Track by Track Review
The Salmon Song

Fast paced fusion oriented prog opens this. It drops to mellower, atmospheric space music from there. Then the rhythm section seems destined to bring it into rocking. The song resists for a time before powering out into fast paced, psychedelically tinged prog rock from there. This works through a number of changes. It’s built on some playful theatrics at times. It’s a bit weird, but also fun, leaning towards Frank Zappa like music at times. There is some pretty intense jamming later in the track.

Hurdy Gurdy Glissando
Spacey music punctuated by a chiming bell is the concept as this starts and moves forward. Guitar starts soloing over the top of this. Eventually this evolves into a cool psychedelic rock jam with a driving beat. As the male and female vocals dance around one another, I’m really reminded of Hillage’s band Gong. It evolves into some killer jamming from there with some real space rock meets jazz kinds of vibes. As the jamming intensifies, it really starts to shift and soar. There are some odd bits here and there. This whole thing is so effective, though. It changes a lot and includes a lot of variety throughout. This thing is twelve minutes long, giving it a lot time to stretch out and alternate. It does so quite well.
Hurdy Gurdy Man
This old chestnut gets a killer space rock prog treatment here. I love the guitar soloing mid-track on this thing. The piece really works extremely well. I love the faster paced jam later, too. They aren’t content with the first speeding up process, though. They just keep pumping more and more speed into this beast.
Lunar Musick Suite
Quite a diverse musical ride, this works through from world music to more crazed hard rocking sounds. It even gets worked out towards metal. I can hear things here that sound a lot like Rush. Around the five and a half minute mark it drops to a spacey jazz kind of treatment for the next jamming. It powers back into intense rocking territory after a while. The vocals enter around the eight and a half minute mark over a melodic space rock type of arrangement. The piece isn’t done changing, though. It works to a more theatrical kind of movement. This segues directly into the next number.
Meditation of the Dragon
Coming out of the last one, some cool guitar jamming brings this in with a psychedelic rock vibe. It grows out with echoey lines of guitar dancing around. This is really trippy stuff and develops into some cool instrumental work. This is really a guitar showcase, but not in the classic guitar hero kind of way. It’s all about the echoey psychedelic sounds. This links directly to the next piece.
It’s All Too Much
Coming out of the previous cut, this includes a scorching hot ending jam that gives way to atmospheric space. We’re taken into more of a mainstream rocking arrangement. This really reminds me a lot of Hawkwind with the Beatles in the mix. The guitar soloing and jam that houses that soloing later really rocks.
Bonus Tracks
                  
Are We To Believe? with Rick Wakeman (Exclusive Version)

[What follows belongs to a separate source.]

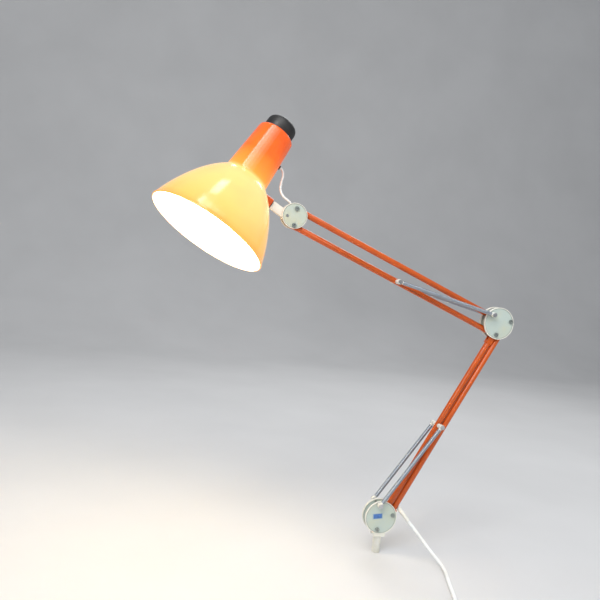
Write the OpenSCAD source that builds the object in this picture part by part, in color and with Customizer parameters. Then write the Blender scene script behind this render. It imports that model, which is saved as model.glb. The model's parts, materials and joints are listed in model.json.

As one might expect, this jam features both great guitar work and cool keyboard music. There are some jazzy elements, too. It’s mostly a fast paced jam, but drifts into slower stuff, too. It’s an effective instrumental for sure.

Rocket Man with William Shatner (Exclusive Version)
I love the trippy electronic turned psychedelic arrangement of this. There are some great organic bits of instrumentation, too. Shatner’s reading (which I think might be a reused one from an earlier version) works quite well here. At times it’s further up in the arrangement. At other points, it’s sunk well to the backdrop. I love the guitar soloing later on this.